David Gow 

Peugeot seeks aid for Ryton plant

Peugeot, the French car group, is pressing the government for millions of pounds in state aid to help finance a £250m upgrade of its Ryton plant, home of the best-selling 206 model range.
  
  


Peugeot, the French car group, is pressing the government for millions of pounds in state aid to help finance a £250m upgrade of its Ryton plant, near Coventry, home of the best-selling 206 model range.

The Ryton plant is bursting at the seams, producing about 200,000 cars a year, and a fourth shift to be introduced at the end of next month will mean the assembly line is working 158 hours a week, leaving it idle for just 10 hours. The new shift will create 700 jobs and boost potential output to 230,000 a year, compared with 85,000 in 1995.

The constraints on capacity, allied to relatively high labour costs caused by the pound's strength against the euro, have raised fears that Peugeot will pull out of Ryton unless it gets substantial government aid to expand the plant, including a new £100m paint-shop, in time for building a new car.

Peugeot, which yesterday launched a new 206 GTI 180, rebutted suggestions of a pull-out. Todd Evans, managing director of the French group's UK business, said: "What we are looking for is the maximum grant we can get to make the case so strong that it's almost automatic that this new investment goes to Ryton."

But in talks with industry ministers and senior officials, Peugeot has been told that because Ryton is officially in the Rugby area it qualifies for less aid under European Union rules than it would if it were genuinely in Coventry.

The Department of Trade and Industry has told the French group that the maximum grant it could get would be 10% under EU rules even if the majority of the 3,900-strong workforce lives in Coventry. Most of the grant would be for training purposes rather than supporting employment but Peugeot is urging the DTI to give it more.

Peugeot points out that it is building an entire new plant with Japanese firm Toyota in the Czech Republic for £250m or the same as it would like to invest in the UK and has said it will consider other sites for the 206 replacement. Mr Todd said: "Whenever you are faced with a major investment you want to make it as viable as possible so we have applied for regional selective assistance. Inevitably you have to have an alternative option under the rules but there's no intention of pulling out of Ryton."

Vauxhall, meanwhile, said it was seeking 15% more efficiency next year at its Ellesmere Port plant in Cheshire where it produces the Astra and new Vectra. The subsidiary of General Motors wants to bring its UK plants, which include Luton, up to the same level of productivity - and flexibility - as GM plants in eastern Germany and Poland. Kevin Wale, managing director, said: "Ideally, we would get our employees to work so flexibly that the plants could operate 24 hours a day, seven days a week, 52 weeks a year - though this could bring maintenance problems."

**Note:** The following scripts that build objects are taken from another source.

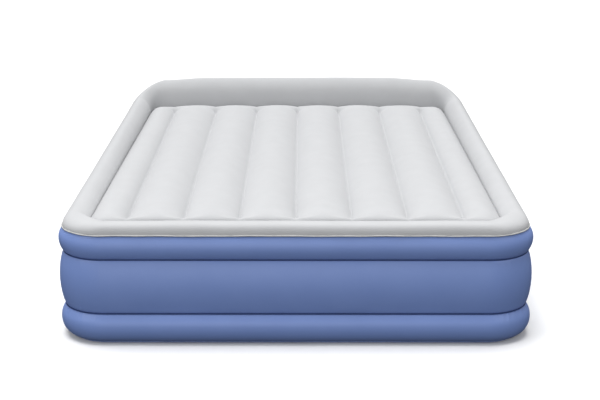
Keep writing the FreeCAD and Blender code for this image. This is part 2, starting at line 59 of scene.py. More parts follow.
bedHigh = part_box("middle_side_tube_wall")[1]
halfWidth, halfLength = bedHigh.x, bedHigh.y
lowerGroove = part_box("lower_tie_sheet")
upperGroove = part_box("upper_tie_sheet")
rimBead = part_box("rim_weld_piping")
seamX = [middle("channel_web_%d" % (i + 1)).x for i in range(7)]
channelPitch = seamX[1] - seamX[0]

bed = {                           # metres, where the frame doesn't give them
    "cornerRadius": 0.157,
    "baseInset": 0.046,
    "grooveInset": 0.017,
    "rimInset": 0.016,            # less at the foot, where the wall is drawn out
    "footRimInset": 0.009,
    "crestInset": 0.056,
    "footCrestInset": 0.043,
    "headCornerPull": 0.015,      # the crest turns this much further in at the corners
    "footCornerPull": 0.030,
    "weldInset": 0.103,
    "weldZ": 0.374,
    "footCrest": 0.396,
    "sideRise": 0.050,
    "headRise": 0.094,
    "climbStart": 0.848,          # along +Y
    "climbRun": 0.160,
    "seamGather": 0.030,          # the seams run closer together by this share at the foot
    "film": 0.0015,
    "ringStep": 0.008,            # spacing of the points round the bed
}


def seamDraw(y):
    return 1 - bed["seamGather"] * (halfLength - y) / (2 * halfLength)


def smooth(t):
    t = np.clip(t, 0.0, 1.0)
    return t * t * (3 - 2 * t)


def waves(seed, place, lengths, strengths):
    # a few sines of unlike lengths, with phases from a fixed seed
    draw = np.random.default_rng(seed)
    total = np.zeros_like(place)
    for length, strength in zip(lengths, strengths):
        total += strength * np.sin(2 * math.pi * (place / length + draw.random()))
    return total


def meshFrom(name, points, faces, edges=()):
    mesh = bpy.data.meshes.new(name)
    mesh.from_pydata(np.reshape(points, (-1, 3)).tolist(), list(edges), np.asarray(faces, int).tolist())
    mesh.update()
    mesh.polygons.foreach_set("use_smooth", [True] * len(mesh.polygons))
    piece = bpy.data.objects.new(name, mesh)
    bpy.context.scene.collection.objects.link(piece)
    return piece


def gridFaces(rows, columns, closed=False, first=0):
    # quads of a grid whose points run row by row; closed joins the last column to the first
    r, c = np.meshgrid(np.arange(rows - 1), np.arange(columns if closed else columns - 1), indexing="ij")
    nextC = (c + 1) % columns
    quads = np.stack([r * columns + c, r * columns + nextC, (r + 1) * columns + nextC, (r + 1) * columns + c], -1)
    return quads.reshape(-1, 4) + first


def applyAll(piece):
    # turns every modifier's result into the piece's own plain mesh
    graph = bpy.context.evaluated_depsgraph_get()
    graph.update()
    mesh = bpy.data.meshes.new_from_object(piece.evaluated_get(graph))
    piece.modifiers.clear()
    old = piece.data
    piece.data = mesh
    bpy.data.meshes.remove(old)
    mesh.name = piece.name
    return piece


def thicken(piece, thickness):
    # the film's own thickness, inwards, so that the outer surface stays where it is
    solid = piece.modifiers.new("film", "SOLIDIFY")
    solid.thickness = thickness
    solid.offset = -1
    solid.use_even_offset = False
    return applyAll(piece)


def fromHex(code):
    parts = [int(code[i:i + 2], 16) / 255 for i in (1, 3, 5)]
    return tuple(p / 12.92 if p <= 0.04045 else ((p + 0.055) / 1.055) ** 2.4 for p in parts) + (1.0,)


def addNode(tree, kind, settings=(), links=()):
    # settings: input or property name to value; links: input name to another node's output
    node = tree.nodes.new(kind)
    for key, value in dict(settings).items():
        if isinstance(key, int) or key in node.inputs:
            node.inputs[key].default_value = value
        else:
            setattr(node, key, value)
    for key, source in dict(links).items():
        tree.links.new(source, node.inputs[key])
    return node


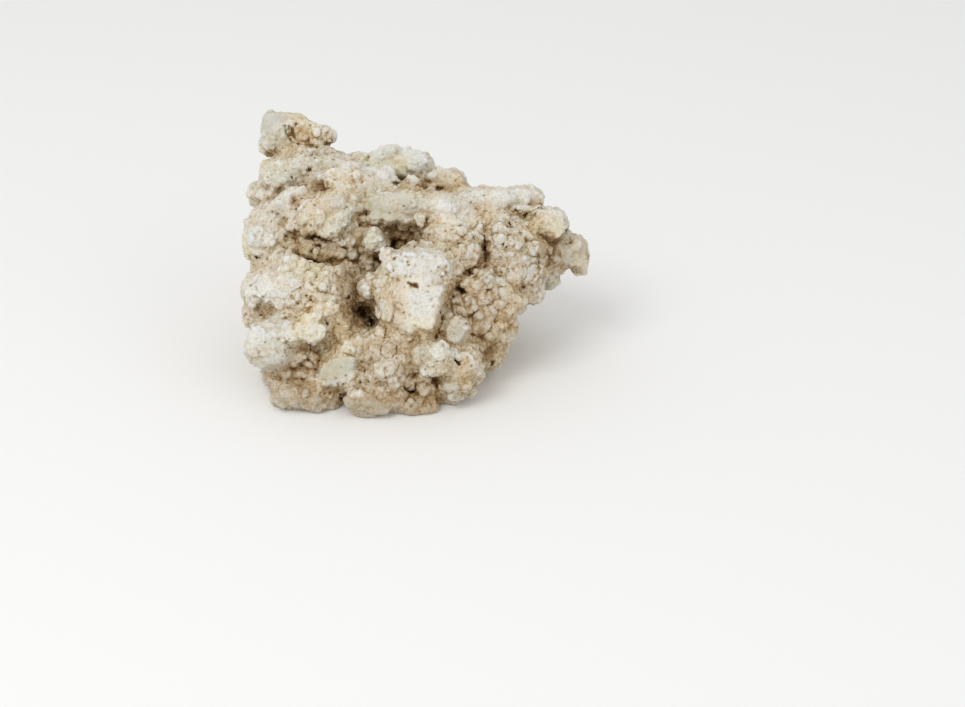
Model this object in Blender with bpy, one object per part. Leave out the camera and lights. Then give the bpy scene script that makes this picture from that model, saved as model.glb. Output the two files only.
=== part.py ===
"""Dry reef rock: one solid, in metres, +Z up, with its origin under its middle.

A block of old reef limestone, overgrown while it was alive and weathered since.
Its front leans back. A blunt knob stands on the left shoulder, a thick ledge runs
across the upper front with a hollow under it, a swollen crest fills the middle,
and a snout hangs out on the right. It rests on small flat spots under its foot.

The forms of the front are placed in a face frame, in millimetres: across the
face, up the face and out of it. Their across and up are as they look from a point
of sight far in front of the face. The forms of the back, and the heart that joins
everything, are placed in a block frame: x, y and z above the ground.
"""

import math
import random
from dataclasses import dataclass

import bmesh
import bpy
from mathutils import Matrix, Vector, noise
from mathutils.bvhtree import BVHTree

NODE = "reef_rock"
MM = 0.001

# The face leans back from upright, and its zero point is this far above the ground.
FACE_LEAN = math.radians(30.0)
GROUND_LEVEL = 22.0
LEAN = Matrix.Rotation(math.pi / 2.0 - FACE_LEAN, 4, "X")
FACE_NORMAL = LEAN @ Vector((0.0, 0.0, 1.0))

# The point of sight, in millimetres of the face frame.
SIGHT_DISTANCE = 1550.0
SIGHT_ACROSS = 46.0
SIGHT_UP = 42.0

# How finely the lumps are melted together, the cutters are, and how many facets stay.
MASS_VOXEL = 2.2 * MM
SKIN_VOXEL = 1.8 * MM
CUT_VOXEL = 1.2 * MM
SKIN_FACES = 9500

# How uneven each kind of form is, as a share of its size.
BACK_ROUGHNESS = 0.16
FRONT_ROUGHNESS = 0.13
HOLLOW_ROUGHNESS = 0.15
BACK_HOLLOW_ROUGHNESS = 0.2
POCKET_ROUGHNESS = 0.12
KNUCKLE_ROUGHNESS = 0.14
BACK_KNUCKLE_ROUGHNESS = 0.2
SWELLS_PER_FORM = 1.3

# Flats worn on a form: how many, how far from its middle, and how flat.
MASS_CHIPS = 7
KNUCKLE_CHIPS = 4
CHIP_REACH = (0.7, 0.88)
CHIP_FLATNESS = 0.85
CHIPPED_GROWTH = 1.06

# The small lumps of the back, which no one set by hand.
BACK_KNUCKLES = 80
BACK_SPACING = 14.0 * MM
BACK_RADII = (5.5 * MM, 10.0 * MM)
BACK_STRETCH = (0.75, 1.25)
BACK_STAND = (0.5, 0.9)
BACK_SUNK = 0.2
BACK_CLEARANCE = 6.0 * MM
HIDDEN_BELOW = -0.5
KNUCKLE_SUNK = 0.25
SEED = 31

# Weathering, in millimetres: how high each kind of relief is, and how far apart.
SWELL_HEIGHT = 1.6
SWELL_LENGTH = 30.0
RIDGE_HEIGHT = 1.5
RIDGE_LENGTH = 19.0
HEAD_HEIGHT = 1.3
HEAD_SPACING = 13.0
HEAD_EDGE = 0.45

LIMESTONE_COLOUR = (0.58, 0.50, 0.37, 1.0)
LIMESTONE_ROUGHNESS = 0.92


@dataclass(frozen=True)
class Blob:
    """One ellipsoid, a lump or a hollow: its middle, its half sizes and its turn in the face."""

    across: float
    up: float
    out: float
    half_across: float
    half_up: float
    half_out: float
    turn: float = 0.0


@dataclass(frozen=True)
class Spot:
    """A small form on the front, placed where a line of sight meets the skin."""

    across: float
    up: float
    half_across: float
    half_up: float
    half_out: float
    turn: float = 0.0


# Block frame: across is x, up is y towards the back, and out is z above the ground.
HEART = (
    Blob(-20, 24, 32, 72, 46, 34),
    Blob(-66, 26, 50, 34, 38, 46),
    Blob(26, 46, 64, 48, 36, 36),
    Blob(-22, 70, 90, 58, 30, 32),
    Blob(-66, 56, 92, 28, 30, 32),
    Blob(-10, 80, 54, 64, 32, 46),
    Blob(-12, 4, 14, 54, 30, 20),
    Blob(44, 54, 84, 34, 30, 26),
)
BACK = (
    Blob(-78, 72, 86, 27, 26, 27),
    Blob(-90, 54, 58, 22, 28, 26),
    Blob(-58, 94, 64, 26, 20, 24),
    Blob(-24, 103, 82, 24, 18, 20),
    Blob(6, 108, 56, 27, 19, 22),
    Blob(-34, 101, 36, 25, 20, 20),
    Blob(-74, 80, 28, 25, 26, 22),
    Blob(42, 94, 62, 26, 22, 22),
    Blob(38, 84, 86, 24, 19, 17),
    Blob(70, 76, 70, 19, 22, 19),
    Blob(52, 78, 38, 22, 24, 18),
    Blob(14, 97, 24, 27, 20, 18),
    Blob(22, 74, 15, 27, 24, 16),
    Blob(-30, 74, 11, 34, 26, 14),
    Blob(78, 58, 86, 14, 15, 13),
    Blob(2, 90, 100, 24, 17, 16),
)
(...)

He said production at Ellesmere Port would rise next year from 130,000 in 2002 to 180,000 but the company would cut its production-line employees from 3,000 now to 2,600 in 2003. Vauxhall, which employed some 500 temporary staff for the introduction of the new Vectra, is expecting to lay off at least 200 of these.

Mr Wale reassured unions that the nearby engine plant, which produces up to 4,000 engines a week, would keep up its operations after unions warned last week that it was under threat as GM shifted production of a new engine overseas. The plant employs 400.

BMW increased its sales forecast for its Mini for the third time this year, predicting that it would sell 140,000 units compared with an initial forecast of just 100,000. Output at its Oxford plant is now expected to top 150,000 from an initial target of 100,000.